Over the last decade, the R Project has become a key tool for Bioinformatics, Computational Biology, and clinical research. R is part of a family of languages called dynamic languages, or scripting languages, which strive to optimize programmer time rather than machine time. Scripting languages are attractive for life science applications as they reduce programmer’s effort by a factor 3 to 60 as compared to traditional static languages such as Java or C++. Unfortunately, the trade-off for the reduced programmer’s effort is the decrease in the overall computational performance.  Computations done entirely in R can be on average 600× slower than the same program in C. In addition to the computation speed, memory requirements limit R-based analyses of large-scale genomic data sets, and manipulations of complex data structures, which are increasingly commonplace in Bioinformatics. Although part of the performance differential can be attributed to the dynamic nature of R this is not the only reason, R is also slower than most other interpreted languages.
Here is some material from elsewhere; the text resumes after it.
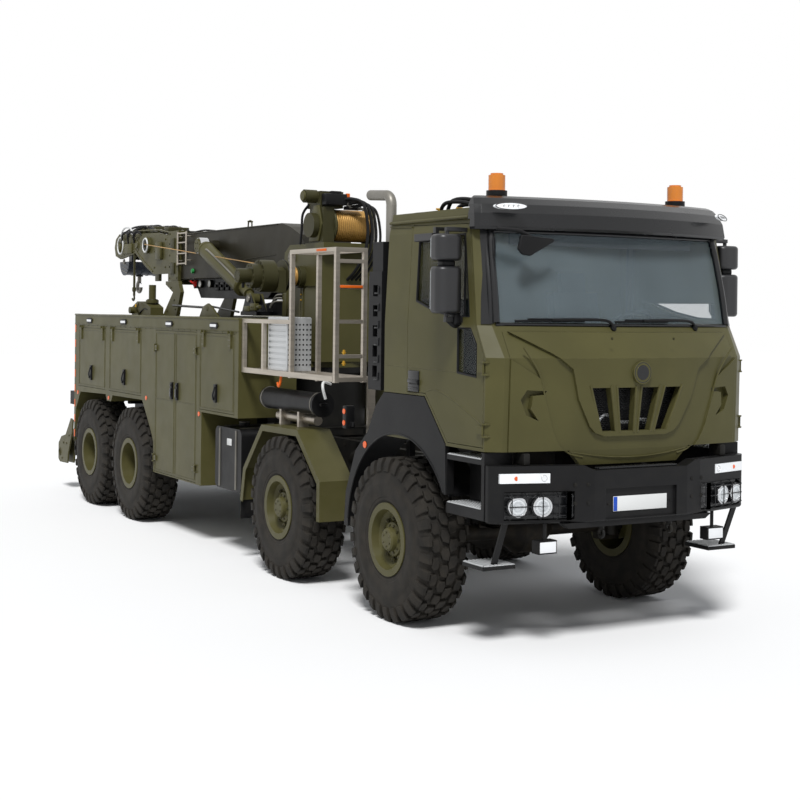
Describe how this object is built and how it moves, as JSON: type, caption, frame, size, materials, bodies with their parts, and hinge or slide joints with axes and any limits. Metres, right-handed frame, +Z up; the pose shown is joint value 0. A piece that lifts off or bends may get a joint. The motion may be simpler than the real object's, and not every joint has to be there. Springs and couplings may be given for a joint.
{
  "type": "tow truck",
  "caption": "Heavy recovery truck with a slewing telescopic crane boom, side lockers, a short cab, opening doors and a rear underlift with towing eyes.",
  "frame": {"origin": "on the ground under the middle of the bounding box", "axes": "-Y towards the cab's front, +Y towards the rear, +X to the vehicle's left, +Z up"},
  "size_m": [3, 11.7, 3.805],
  "materials": {
    "olive_paint": "satin",
    "winch_paint": "satin",
    "chassis_paint": "satin",
    "driveline_steel": "rough",
    "tyre_rubber": "matte",
    "black_plastic": "matte",
    "black_steel": "satin",
    "grey_steel": "satin",
    "stainless_steel": "satin",
    "aluminium_box": "satin",
    "chrome_rod": "polished",
    "grey_interior": "matte",
    "lamp_plastic": "glossy",
    "tinted_glass": "glossy"
  },
  "bodies": {
    "truck": {"chassis_frame": "chassis_paint", "driveline": "driveline_steel", "cab_shell": "olive_paint", "front_panel": "olive_paint", "windscreen": "tinted_glass", "sun_visor": "black_plastic", "cab_interior": "grey_interior", "bumper": "black_plastic", "exhaust_stack": "grey_steel", "tanks": "black_steel", "service_frame": "stainless_steel", "equipment_box": "aluminium_box", "lockers": "olive_paint", "lamps": "lamp_plastic", "front_fenders": "black_plastic", "second_fenders": "olive_paint"},
    "steering_knuckle_1_left": {"steering_knuckle_1_left": "chassis_paint"},
    "wheel_1_left": {"tyre_1_left": "tyre_rubber", "rim_1_left": "olive_paint"},
    "steering_knuckle_1_right": {"steering_knuckle_1_right": "chassis_paint"},
    "wheel_1_right": {"tyre_1_right": "tyre_rubber", "rim_1_right": "olive_paint"},
    "steering_knuckle_2_left": {"steering_knuckle_2_left": "chassis_paint"},
    "wheel_2_left": {"tyre_2_left": "tyre_rubber", "rim_2_left": "olive_paint"},
    "steering_knuckle_2_right": {"steering_knuckle_2_right": "chassis_paint"},
    "wheel_2_right": {"tyre_2_right": "tyre_rubber", "rim_2_right": "olive_paint"},
    "wheel_3_left": {"tyre_3_left": "tyre_rubber", "rim_3_left": "olive_paint"},
    "wheel_3_right": {"tyre_3_right": "tyre_rubber", "rim_3_right": "olive_paint"},
    "wheel_4_left": {"tyre_4_left": "tyre_rubber", "rim_4_left": "olive_paint"},
    "wheel_4_right": {"tyre_4_right": "tyre_rubber", "rim_4_right": "olive_paint"},
    "cab_door_left": {"cab_door_left": "olive_paint", "mirrors_left": "black_plastic"},
    "cab_door_right": {"cab_door_right": "olive_paint", "mirrors_right": "black_plastic"},
    "locker_front_flap_left": {"locker_front_flap_left": "olive_paint"},
    "locker_front_flap_right": {"locker_front_flap_right": "olive_paint"},
    "locker_front_leaf_left": {"locker_front_leaf_left": "olive_paint"},
    "locker_front_leaf_right": {"locker_front_leaf_right": "olive_paint"},
    "locker_rear_leaf_left": {"locker_rear_leaf_left": "olive_paint"},
    "locker_rear_leaf_right": {"locker_rear_leaf_right": "olive_paint"},
    "locker_middle_flap_left": {"locker_middle_flap_left": "olive_paint"},
    "locker_middle_flap_right": {"locker_middle_flap_right": "olive_paint"},
    "locker_rear_flap_left": {"locker_rear_flap_left": "olive_paint"},
    "locker_rear_flap_right": {"locker_rear_flap_right": "olive_paint"},
    "turret": {"turret": "olive_paint", "winches": "winch_paint"},
    "boom": {"boom": "olive_paint", "boom_belly": "black_steel"},
    "boom_extension": {"boom_extension": "olive_paint"},
    "hook_block": {"hook_block": "grey_steel"},
    "lift_barrels": {"lift_barrels": "olive_paint"},
    "lift_rods": {"lift_rods": "chrome_rod"},
    "underlift_carriage": {"underlift_carriage": "black_steel"},
    "underlift_crossbar": {"underlift_crossbar": "olive_paint"}
  },
  "joints": [
    {"name": "steer_1_left", "type": "hinge", "parent": "truck", "child": "steering_knuckle_1_left", "pos_m": [0.95, -4.25, 0.6715], "axis": [0, 0, 1], "range_deg": [-28, 28]},
    {"name": "spin_1_left", "type": "hinge", "parent": "steering_knuckle_1_left", "child": "wheel_1_left", "pos_m": [1.145, -4.25, 0.6715], "axis": [1, 0, 0], "continuous": true},
    {"name": "steer_1_right", "type": "hinge", "parent": "truck", "child": "steering_knuckle_1_right", "pos_m": [-0.95, -4.25, 0.6715], "axis": [0, 0, 1], "range_deg": [-28, 28]},
    {"name": "spin_1_right", "type": "hinge", "parent": "steering_knuckle_1_right", "child": "wheel_1_right", "pos_m": [-1.145, -4.25, 0.6715], "axis": [1, 0, 0], "continuous": true},
    {"name": "steer_2_left", "type": "hinge", "parent": "truck", "child": "steering_knuckle_2_left", "pos_m": [0.95, -2.143, 0.6715], "axis": [0, 0, 1], "range_deg": [-20, 20]},
    {"name": "spin_2_left", "type": "hinge", "parent": "steering_knuckle_2_left", "child": "wheel_2_left", "pos_m": [1.145, -2.143, 0.6715], "axis": [1, 0, 0], "continuous": true},
    {"name": "steer_2_right", "type": "hinge", "parent": "truck", "child": "steering_knuckle_2_right", "pos_m": [-0.95, -2.143, 0.6715], "axis": [0, 0, 1], "range_deg": [-20, 20]},
    {"name": "spin_2_right", "type": "hinge", "parent": "steering_knuckle_2_right", "child": "wheel_2_right", "pos_m": [-1.145, -2.143, 0.6715], "axis": [1, 0, 0], "continuous": true},
    {"name": "spin_3_left", "type": "hinge", "parent": "truck", "child": "wheel_3_left", "pos_m": [1.145, 2.111, 0.6715], "axis": [1, 0, 0], "continuous": true},
    {"name": "spin_3_right", "type": "hinge", "parent": "truck", "child": "wheel_3_right", "pos_m": [-1.145, 2.111, 0.6715], "axis": [1, 0, 0], "continuous": true},
    {"name": "spin_4_left", "type": "hinge", "parent": "truck", "child": "wheel_4_left", "pos_m": [1.145, 3.638, 0.6715], "axis": [1, 0, 0], "continuous": true},
    {"name": "spin_4_right", "type": "hinge", "parent": "truck", "child": "wheel_4_right", "pos_m": [-1.145, 3.638, 0.6715], "axis": [1, 0, 0], "continuous": true},
    {"name": "cab_door_swing_left", "type": "hinge", "parent": "truck", "child": "cab_door_left", "pos_m": [1.264, -5.546, 1.9], "axis": [0, 0, -1], "range_deg": [0, 70]},
    {"name": "cab_door_swing_right", "type": "hinge", "parent": "truck", "child": "cab_door_right", "pos_m": [-1.264, -5.546, 1.9], "axis": [0, 0, 1], "range_deg": [0, 70]},
    {"name": "front_flap_swing_left", "type": "hinge", "parent": "truck", "child": "locker_front_flap_left", "pos_m": [1.313, -0.4875, 2.278], "axis": [0, -1, 0], "range_deg": [0, 90]},
    {"name": "front_flap_swing_right", "type": "hinge", "parent": "truck", "child": "locker_front_flap_right", "pos_m": [-1.313, -0.4875, 2.278], "axis": [0, 1, 0], "range_deg": [0, 90]},
    {"name": "front_leaf_swing_left", "type": "hinge", "parent": "truck", "child": "locker_front_leaf_left", "pos_m": [1.313, 0.072, 1.469], "axis": [0, 0, -1], "range_deg": [0, 90]},
    {"name": "front_leaf_swing_right", "type": "hinge", "parent": "truck", "child": "locker_front_leaf_right", "pos_m": [-1.313, 0.072, 1.469], "axis": [0, 0, 1], "range_deg": [0, 90]},
    {"name": "rear_leaf_swing_left", "type": "hinge", "parent": "truck", "child": "locker_rear_leaf_left", "pos_m": [1.313, 1.35, 1.469], "axis": [0, 0, 1], "range_deg": [0, 90]},
    {"name": "rear_leaf_swing_right", "type": "hinge", "parent": "truck", "child": "locker_rear_leaf_right", "pos_m": [-1.313, 1.35, 1.469], "axis": [0, 0, -1], "range_deg": [0, 90]},
    {"name": "middle_flap_swing_left", "type": "hinge", "parent": "truck", "child": "locker_middle_flap_left", "pos_m": [1.313, 2.4235, 2.262], "axis": [0, -1, 0], "range_deg": [0, 90]},
    {"name": "middle_flap_swing_right", "type": "hinge", "parent": "truck", "child": "locker_middle_flap_right", "pos_m": [-1.313, 2.4235, 2.262], "axis": [0, 1, 0], "range_deg": [0, 90]},
    {"name": "rear_flap_swing_left", "type": "hinge", "parent": "truck", "child": "locker_rear_flap_left", "pos_m": [1.313, 3.727, 2.262], "axis": [0, -1, 0], "range_deg": [0, 90]},
    {"name": "rear_flap_swing_right", "type": "hinge", "parent": "truck", "child": "locker_rear_flap_right", "pos_m": [-1.313, 3.727, 2.262], "axis": [0, 1, 0], "range_deg": [0, 90]},
    {"name": "slew", "type": "hinge", "parent": "truck", "child": "turret", "pos_m": [0, -0.5, 1.93], "axis": [0, 0, 1], "range_deg": [-115, 115]},
    {"name": "luff", "type": "hinge", "parent": "turret", "child": "boom", "pos_m": [0, -0.3, 3.1], "axis": [1, 0, 0], "range_deg": [0, 60]},
    {"name": "telescope", "type": "slide", "parent": "boom", "child": "boom_extension", "axis": [0, 1, 0], "range_m": [0, 2.2]},
    {"name": "hook_swing", "type": "hinge", "parent": "boom_extension", "child": "hook_block", "pos_m": [0, 5.63, 3.4], "axis": [1, 0, 0], "range_deg": [-60, 0]},
    {"name": "cylinder_swing", "type": "hinge", "parent": "turret", "child": "lift_barrels", "pos_m": [0, 0.41, 2.65], "axis": [1, 0, 0], "range_deg": [0, 64]},
    {"name": "cylinder_stroke", "type": "slide", "parent": "lift_barrels", "child": "lift_rods", "axis": [0, 0.9256, 0.3784], "range_m": [0, 0.84]},
    {"name": "underlift_lift", "type": "slide", "parent": "truck", "child": "underlift_carriage", "axis": [0, 0, 1], "range_m": [-0.22, 0.1]},
    {"name": "underlift_reach", "type": "slide", "parent": "underlift_carriage", "child": "underlift_crossbar", "axis": [0, 1, 0], "range_m": [0, 0.25]}
  ],
  "couplings": [
    {"joint": "steer_1_right", "follows": "steer_1_left", "ratio": 1},
    {"joint": "steer_2_left", "follows": "steer_1_left", "ratio": 0.7},
    {"joint": "steer_2_right", "follows": "steer_1_left", "ratio": 0.7},
    {"joint": "hook_swing", "follows": "luff", "ratio": -1},
    {"joint": "cylinder_swing", "follows": "luff", "ratio": 1.06},
    {"joint": "cylinder_stroke", "follows": "luff", "m_per_rad": 0.8}
  ]
}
In part this can be attributed to the dynamic nature of the language and the interactive nature of the R programming environment. But even for an interpreted language R is slow, close to 100× slower than a language such as Python which has comparable features.

This project applies some of the latest results in programming languages and compiler research to radically modernize the R execution environment and enable developers to use R without having to worry as much about performance. This project thus supports rapid development of novel software-based techniques by decreasing the cost of computationally intensive algorithms expressed in R and makes exploratory programming feasible for even the largest of data sets by improving the memory management subsystem. This work will demonstrate the potential of modern virtual machine implementation techniques for transforming the R system into a high performance execution environment. Instead of considering all possible use cases of R, we are focused on typical applications in Bioinformatics and Computational Biology, as exemplified by packages in the R-based project BioConductor. Our goal is to have a prototype available under a BSD-style open source license, which runs a significant portion of examples in the BioConductor educational materials and vignettes, and demonstrates an observable performance improvements (at least 100× over pure R code). To this end, we will address the following:

1. Develop methods and tools for software corpus analysis. In order to understand the overheads of the current implementation and identify opportunities for optimizations, we have developed an infrastructure and tools for empirical evaluation of the entire corpus of executable code in vignettes and education programs of the R-based BioConductor project, and statistically analyze their runtime behavior.

2. Implement a trace-based just-in-time compiler. We are implementing, within a new R virtual machine, a compiler that generates native code for frequently executed code fragments at run-time, based on dynamically collected program-traces. Similarly, the performance will be evaluated on the code corpus from Bioconductor, and on proteomic and metabolomic projects in our own research.

3. Implement a pauseless compacting and concurrent garbage collector. To reduce footprint and pause times of real-world R programs, we will design and implement a fragmentation- tolerant concurrent garbage collection algorithm. The performance of the implementation will be evaluated on the code corpus from BioConductor, and on proteomic and metabolomic projects in our own research.

4. Gradual Typing. We propose to extend the language with optional gradual type annotations to be used by developers to communicate static software constraints that the compiler can use to generate more efficient code.

The prototype called ReactoR implemented within this project looks to fully integrate the new execution environment within the legacy R development environment and libraries.